*TASK INSTRUCTIONS*: Each entry must be given again exactly; images do not belong in the copy.

-.-.-

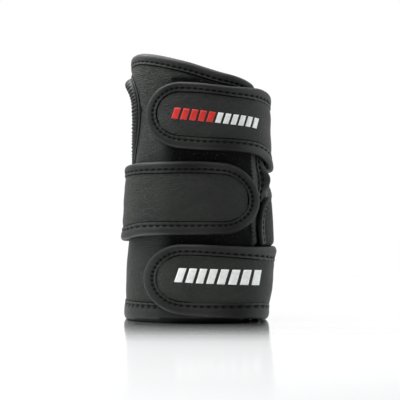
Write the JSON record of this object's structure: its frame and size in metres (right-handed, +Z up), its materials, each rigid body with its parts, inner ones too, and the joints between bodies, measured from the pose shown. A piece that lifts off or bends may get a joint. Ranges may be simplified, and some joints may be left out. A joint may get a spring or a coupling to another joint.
{
  "type": "bowling wrist support glove",
  "caption": "Open padded sleeve for hand, wrist and forearm with a thumb hole, taped edges and round-tipped straps that press onto a loop patch.",
  "frame": {"origin": "centre of the bounding box, on the plane the forearm end rests on", "axes": "+Z up from the forearm end to the hand end, -Y the way the back of the hand faces, -X the thumb side, +X the little-finger side"},
  "size_m": [0.1072, 0.084, 0.1812],
  "materials": {
    "leather": "fine-grained black synthetic leather over foam, semi-matt",
    "binding": "smooth soft black edge tape, semi-matt",
    "loop": "black brushed loop fabric"
  },
  "bodies": {
    "root": {"wrap_body": "leather", "wrap_binding": "binding", "thumb_binding": "binding", "loop_patch": "loop", "hand_strap": "leather", "hand_strap_binding": "binding", "wrist_strap": "leather", "wrist_strap_binding": "binding", "forearm_strap": "leather", "forearm_strap_binding": "binding"}
  },
  "joints": []
}
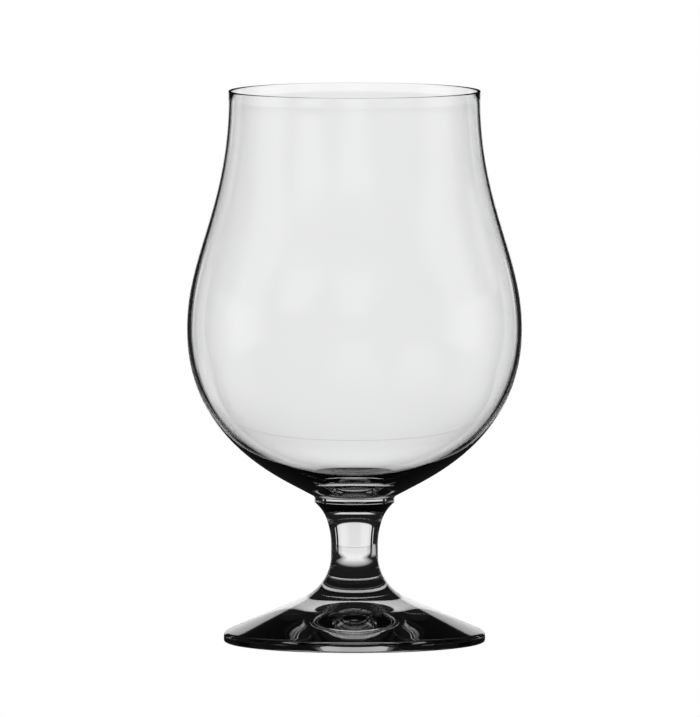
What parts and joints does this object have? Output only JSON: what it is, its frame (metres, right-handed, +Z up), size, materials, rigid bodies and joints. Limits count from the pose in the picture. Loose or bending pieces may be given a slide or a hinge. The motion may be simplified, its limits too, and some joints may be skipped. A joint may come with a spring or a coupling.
{
  "type": "stemmed beer glass",
  "caption": "Clear glass goblet for beer: a round tulip bowl that narrows to an upright lip, on a short solid stem with a collar and a conical foot.",
  "frame": {"origin": "centre of the resting ring of the foot, on the table", "axes": "+Z up along the axis that the glass is turned about; X and Y are alike"},
  "size_m": [0.0942, 0.0942, 0.155],
  "materials": {
    "clear_glass": "clear, fire-polished, colourless"
  },
  "bodies": {
    "root": {"beer_glass": "clear_glass"}
  },
  "joints": []
}
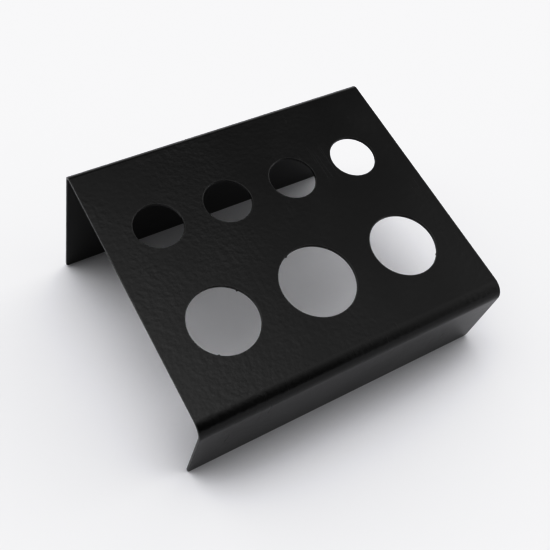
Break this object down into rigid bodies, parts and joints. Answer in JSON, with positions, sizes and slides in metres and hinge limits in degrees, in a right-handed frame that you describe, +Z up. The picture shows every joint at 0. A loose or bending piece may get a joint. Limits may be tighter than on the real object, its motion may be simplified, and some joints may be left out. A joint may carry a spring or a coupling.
{
  "type": "airbrush cup stand",
  "caption": "Sloping bench stand folded from coated steel sheet, with round holes of different sizes that hold small airbrush or ink cups by their rims.",
  "frame": {"origin": "centre of the stand's outer box, on the surface that it stands on", "axes": "+X along the two folds, -Y towards the low front edge, +Z up"},
  "size_m": [0.09, 0.084, 0.0443],
  "materials": {
    "black_coat": "satin"
  },
  "bodies": {
    "root": {"bent_sheet_stand": "black_coat"}
  },
  "joints": []
}
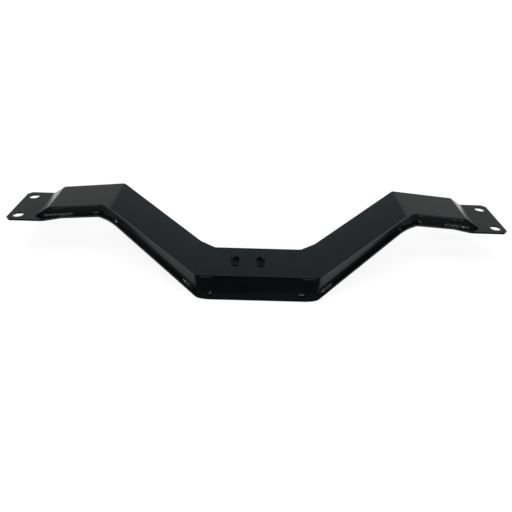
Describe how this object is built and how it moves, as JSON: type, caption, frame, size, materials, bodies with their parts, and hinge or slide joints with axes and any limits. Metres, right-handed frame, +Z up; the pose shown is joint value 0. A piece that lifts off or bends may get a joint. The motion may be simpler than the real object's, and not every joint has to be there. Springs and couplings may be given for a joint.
{
  "type": "transmission crossmember",
  "caption": "Welded box crossmember with a dropped, forward middle pad slotted for a transmission mount, two swept arms and flat slotted frame flanges, black coated.",
  "frame": {"origin": "centre of the whole part in plan, at the underside of the flat middle", "axes": "+X along the beam from flange to flange, +Y towards the wings and away from the forward pad, +Z up, square to the pad and the flanges"},
  "size_m": [0.914, 0.236, 0.0954],
  "materials": {
    "black_coat": "semi-gloss black powder coat",
    "coated_weld": "glossy black coat over a rough weld bead"
  },
  "bodies": {
    "root": {"top_plate": "black_coat", "bottom_plate": "black_coat", "front_web": "black_coat", "rear_web": "black_coat", "front_stitch_welds": "coated_weld", "rear_stitch_welds": "coated_weld", "ramp_end_welds": "coated_weld"}
  },
  "joints": []
}
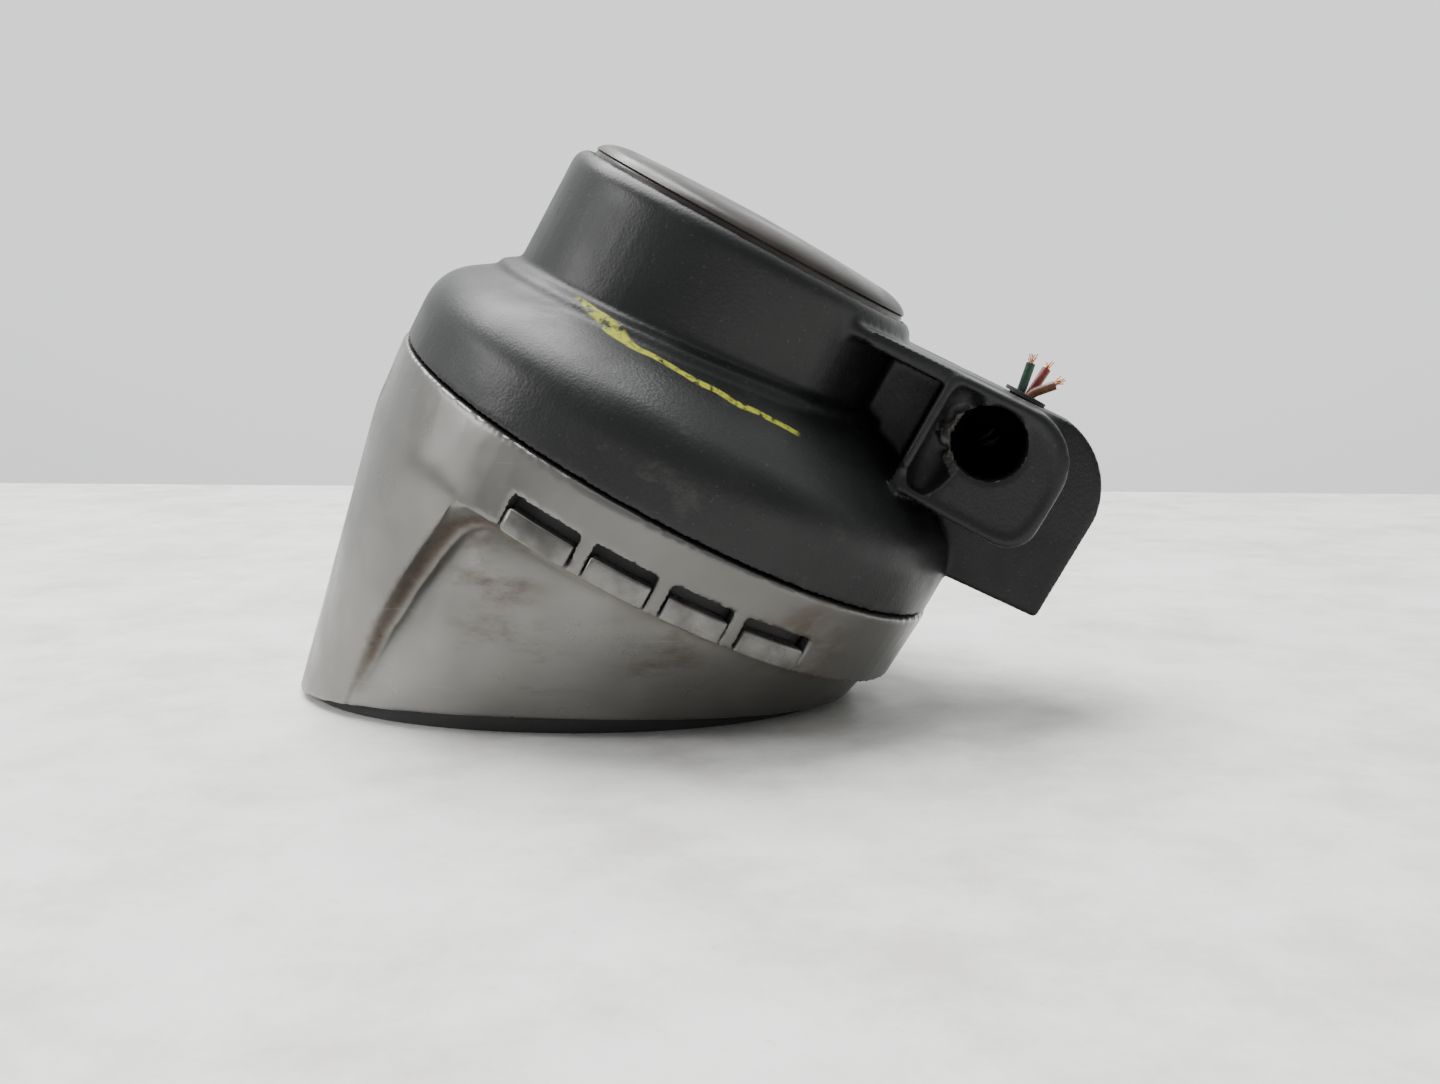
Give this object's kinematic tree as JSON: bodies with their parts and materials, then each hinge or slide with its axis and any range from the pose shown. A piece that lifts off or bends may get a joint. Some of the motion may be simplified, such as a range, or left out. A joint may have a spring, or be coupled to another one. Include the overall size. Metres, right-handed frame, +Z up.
{
  "type": "instrument pod",
  "caption": "Round hooded instrument pod with a silver bezel, push keys in its collar, a black rear housing with a drum and a bracket arm.",
  "frame": {"origin": "middle of the object's box, on the surface that the hood's lip stands on", "axes": "+X towards the bracket arm, +Y away from the keys, +Z up"},
  "size_m": [0.1534, 0.11, 0.1023],
  "materials": {
    "silver_paint": "satin metallic paint over plastic",
    "silver_keys": "satin metallic paint over plastic",
    "black_liner": "fine matt",
    "black_grain": "fine leather-like grain",
    "cap_plastic": "smooth, brownish dust",
    "clear_window": "clear moulded window",
    "black_rubber": "matt",
    "dial_print": "printed face",
    "display_glass": "glossy",
    "clear_guide": "clear moulded plate",
    "pointer_red": "glossy",
    "steel": "bright",
    "motor_case": "glossy",
    "circuit_green": "solder mask",
    "lamp_white": "glossy",
    "connector_cream": "moulded",
    "frame_white": "moulded",
    "circuit_amber": "polyimide film",
    "grey_rubber": "silicone",
    "wire_green": "soft insulation",
    "wire_red": "soft insulation",
    "wire_brown": "soft insulation"
  },
  "bodies": {
    "case": {"bezel_hood": "silver_paint", "hood_liner": "black_liner", "lens": "clear_window", "lens_gasket": "black_rubber", "dial_ring": "black_liner", "dial_plate": "dial_print", "lcd_module": "display_glass", "light_guide": "clear_guide", "pointer_motor": "motor_case", "main_board": "circuit_green", "board_lamps": "lamp_white", "board_connector": "connector_cream", "board_screws": "steel", "chassis": "frame_white", "chassis_screws": "steel", "key_carrier": "black_liner", "key_circuit": "circuit_amber", "key_mat": "grey_rubber", "ribbon_cable": "circuit_amber", "rear_housing": "black_grain", "housing_screws": "steel", "rear_cap": "cap_plastic", "cap_seal": "black_rubber", "wire_grommet": "black_rubber", "wire_green": "wire_green", "wire_red": "wire_red", "wire_brown": "wire_brown"},
    "pointer_set": {"pointer": "pointer_red", "pointer_cap": "black_liner", "motor_shaft": "steel"},
    "key_1_body": {"key_1": "silver_keys"},
    "key_2_body": {"key_2": "silver_keys"},
    "key_3_body": {"key_3": "silver_keys"},
    "key_4_body": {"key_4": "silver_keys"}
  },
  "joints": [
    {"name": "pointer_turn", "type": "hinge", "parent": "case", "child": "pointer_set", "pos_m": [-0.00425, 0, 0.03971], "axis": [0.4871, 0, 0.8733], "range_deg": [0, 240]},
    {"name": "key_1_press", "type": "slide", "parent": "case", "child": "key_1_body", "axis": [0.1125, 0.9917, -0.0627], "range_m": [0, 0.0009], "stiffness_N_per_m": 400, "springref_m": -0.003},
    {"name": "key_2_press", "type": "slide", "parent": "case", "child": "key_2_body", "axis": [-0.1238, 0.9899, 0.0691], "range_m": [0, 0.0009], "stiffness_N_per_m": 400, "springref_m": -0.003},
    {"name": "key_3_press", "type": "slide", "parent": "case", "child": "key_3_body", "axis": [-0.3363, 0.9229, 0.1876], "range_m": [0, 0.0009], "stiffness_N_per_m": 400, "springref_m": -0.003},
    {"name": "key_4_press", "type": "slide", "parent": "case", "child": "key_4_body", "axis": [-0.5401, 0.7859, 0.3012], "range_m": [0, 0.0009], "stiffness_N_per_m": 400, "springref_m": -0.003}
  ]
}
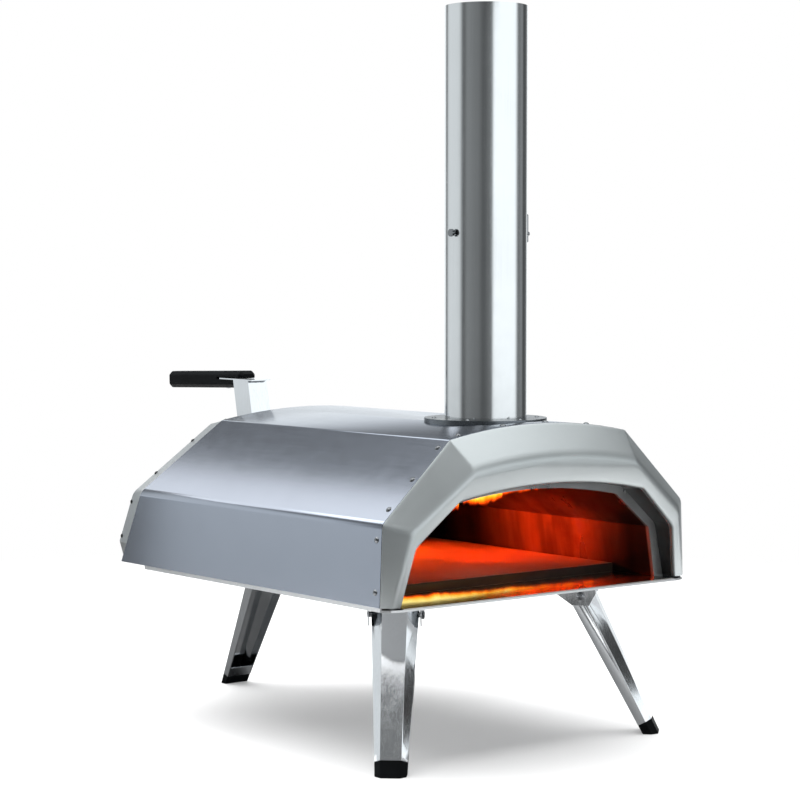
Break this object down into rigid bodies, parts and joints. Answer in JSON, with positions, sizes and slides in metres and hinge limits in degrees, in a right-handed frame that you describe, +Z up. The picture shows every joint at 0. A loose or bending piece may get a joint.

-.-.-

*ANSWER TO THIS PROBLEM*:
Write the JSON record of this object's structure: its frame and size in metres (right-handed, +Z up), its materials, each rigid body with its parts, inner ones too, and the joints between bodies, measured from the pose shown. A piece that lifts off or bends may get a joint. Ranges may be simplified, and some joints may be left out. A joint may get a spring or a coupling to another joint.
{
  "type": "bowling wrist support glove",
  "caption": "Open padded sleeve for hand, wrist and forearm with a thumb hole, taped edges and round-tipped straps that press onto a loop patch.",
  "frame": {"origin": "centre of the bounding box, on the plane the forearm end rests on", "axes": "+Z up from the forearm end to the hand end, -Y the way the back of the hand faces, -X the thumb side, +X the little-finger side"},
  "size_m": [0.1072, 0.084, 0.1812],
  "materials": {
    "leather": "fine-grained black synthetic leather over foam, semi-matt",
    "binding": "smooth soft black edge tape, semi-matt",
    "loop": "black brushed loop fabric"
  },
  "bodies": {
    "root": {"wrap_body": "leather", "wrap_binding": "binding", "thumb_binding": "binding", "loop_patch": "loop", "hand_strap": "leather", "hand_strap_binding": "binding", "wrist_strap": "leather", "wrist_strap_binding": "binding", "forearm_strap": "leather", "forearm_strap_binding": "binding"}
  },
  "joints": []
}
What parts and joints does this object have? Output only JSON: what it is, its frame (metres, right-handed, +Z up), size, materials, rigid bodies and joints. Limits count from the pose in the picture. Loose or bending pieces may be given a slide or a hinge. The motion may be simplified, its limits too, and some joints may be skipped. A joint may come with a spring or a coupling.
{
  "type": "stemmed beer glass",
  "caption": "Clear glass goblet for beer: a round tulip bowl that narrows to an upright lip, on a short solid stem with a collar and a conical foot.",
  "frame": {"origin": "centre of the resting ring of the foot, on the table", "axes": "+Z up along the axis that the glass is turned about; X and Y are alike"},
  "size_m": [0.0942, 0.0942, 0.155],
  "materials": {
    "clear_glass": "clear, fire-polished, colourless"
  },
  "bodies": {
    "root": {"beer_glass": "clear_glass"}
  },
  "joints": []
}
Break this object down into rigid bodies, parts and joints. Answer in JSON, with positions, sizes and slides in metres and hinge limits in degrees, in a right-handed frame that you describe, +Z up. The picture shows every joint at 0. A loose or bending piece may get a joint. Limits may be tighter than on the real object, its motion may be simplified, and some joints may be left out. A joint may carry a spring or a coupling.
{
  "type": "airbrush cup stand",
  "caption": "Sloping bench stand folded from coated steel sheet, with round holes of different sizes that hold small airbrush or ink cups by their rims.",
  "frame": {"origin": "centre of the stand's outer box, on the surface that it stands on", "axes": "+X along the two folds, -Y towards the low front edge, +Z up"},
  "size_m": [0.09, 0.084, 0.0443],
  "materials": {
    "black_coat": "satin"
  },
  "bodies": {
    "root": {"bent_sheet_stand": "black_coat"}
  },
  "joints": []
}
Describe how this object is built and how it moves, as JSON: type, caption, frame, size, materials, bodies with their parts, and hinge or slide joints with axes and any limits. Metres, right-handed frame, +Z up; the pose shown is joint value 0. A piece that lifts off or bends may get a joint. The motion may be simpler than the real object's, and not every joint has to be there. Springs and couplings may be given for a joint.
{
  "type": "transmission crossmember",
  "caption": "Welded box crossmember with a dropped, forward middle pad slotted for a transmission mount, two swept arms and flat slotted frame flanges, black coated.",
  "frame": {"origin": "centre of the whole part in plan, at the underside of the flat middle", "axes": "+X along the beam from flange to flange, +Y towards the wings and away from the forward pad, +Z up, square to the pad and the flanges"},
  "size_m": [0.914, 0.236, 0.0954],
  "materials": {
    "black_coat": "semi-gloss black powder coat",
    "coated_weld": "glossy black coat over a rough weld bead"
  },
  "bodies": {
    "root": {"top_plate": "black_coat", "bottom_plate": "black_coat", "front_web": "black_coat", "rear_web": "black_coat", "front_stitch_welds": "coated_weld", "rear_stitch_welds": "coated_weld", "ramp_end_welds": "coated_weld"}
  },
  "joints": []
}
Give this object's kinematic tree as JSON: bodies with their parts and materials, then each hinge or slide with its axis and any range from the pose shown. A piece that lifts off or bends may get a joint. Some of the motion may be simplified, such as a range, or left out. A joint may have a spring, or be coupled to another one. Include the overall size. Metres, right-handed frame, +Z up.
{
  "type": "instrument pod",
  "caption": "Round hooded instrument pod with a silver bezel, push keys in its collar, a black rear housing with a drum and a bracket arm.",
  "frame": {"origin": "middle of the object's box, on the surface that the hood's lip stands on", "axes": "+X towards the bracket arm, +Y away from the keys, +Z up"},
  "size_m": [0.1534, 0.11, 0.1023],
  "materials": {
    "silver_paint": "satin metallic paint over plastic",
    "silver_keys": "satin metallic paint over plastic",
    "black_liner": "fine matt",
    "black_grain": "fine leather-like grain",
    "cap_plastic": "smooth, brownish dust",
    "clear_window": "clear moulded window",
    "black_rubber": "matt",
    "dial_print": "printed face",
    "display_glass": "glossy",
    "clear_guide": "clear moulded plate",
    "pointer_red": "glossy",
    "steel": "bright",
    "motor_case": "glossy",
    "circuit_green": "solder mask",
    "lamp_white": "glossy",
    "connector_cream": "moulded",
    "frame_white": "moulded",
    "circuit_amber": "polyimide film",
    "grey_rubber": "silicone",
    "wire_green": "soft insulation",
    "wire_red": "soft insulation",
    "wire_brown": "soft insulation"
  },
  "bodies": {
    "case": {"bezel_hood": "silver_paint", "hood_liner": "black_liner", "lens": "clear_window", "lens_gasket": "black_rubber", "dial_ring": "black_liner", "dial_plate": "dial_print", "lcd_module": "display_glass", "light_guide": "clear_guide", "pointer_motor": "motor_case", "main_board": "circuit_green", "board_lamps": "lamp_white", "board_connector": "connector_cream", "board_screws": "steel", "chassis": "frame_white", "chassis_screws": "steel", "key_carrier": "black_liner", "key_circuit": "circuit_amber", "key_mat": "grey_rubber", "ribbon_cable": "circuit_amber", "rear_housing": "black_grain", "housing_screws": "steel", "rear_cap": "cap_plastic", "cap_seal": "black_rubber", "wire_grommet": "black_rubber", "wire_green": "wire_green", "wire_red": "wire_red", "wire_brown": "wire_brown"},
    "pointer_set": {"pointer": "pointer_red", "pointer_cap": "black_liner", "motor_shaft": "steel"},
    "key_1_body": {"key_1": "silver_keys"},
    "key_2_body": {"key_2": "silver_keys"},
    "key_3_body": {"key_3": "silver_keys"},
    "key_4_body": {"key_4": "silver_keys"}
  },
  "joints": [
    {"name": "pointer_turn", "type": "hinge", "parent": "case", "child": "pointer_set", "pos_m": [-0.00425, 0, 0.03971], "axis": [0.4871, 0, 0.8733], "range_deg": [0, 240]},
    {"name": "key_1_press", "type": "slide", "parent": "case", "child": "key_1_body", "axis": [0.1125, 0.9917, -0.0627], "range_m": [0, 0.0009], "stiffness_N_per_m": 400, "springref_m": -0.003},
    {"name": "key_2_press", "type": "slide", "parent": "case", "child": "key_2_body", "axis": [-0.1238, 0.9899, 0.0691], "range_m": [0, 0.0009], "stiffness_N_per_m": 400, "springref_m": -0.003},
    {"name": "key_3_press", "type": "slide", "parent": "case", "child": "key_3_body", "axis": [-0.3363, 0.9229, 0.1876], "range_m": [0, 0.0009], "stiffness_N_per_m": 400, "springref_m": -0.003},
    {"name": "key_4_press", "type": "slide", "parent": "case", "child": "key_4_body", "axis": [-0.5401, 0.7859, 0.3012], "range_m": [0, 0.0009], "stiffness_N_per_m": 400, "springref_m": -0.003}
  ]
}
Break this object down into rigid bodies, parts and joints. Answer in JSON, with positions, sizes and slides in metres and hinge limits in degrees, in a right-handed frame that you describe, +Z up. The picture shows every joint at 0. A loose or bending piece may get a joint.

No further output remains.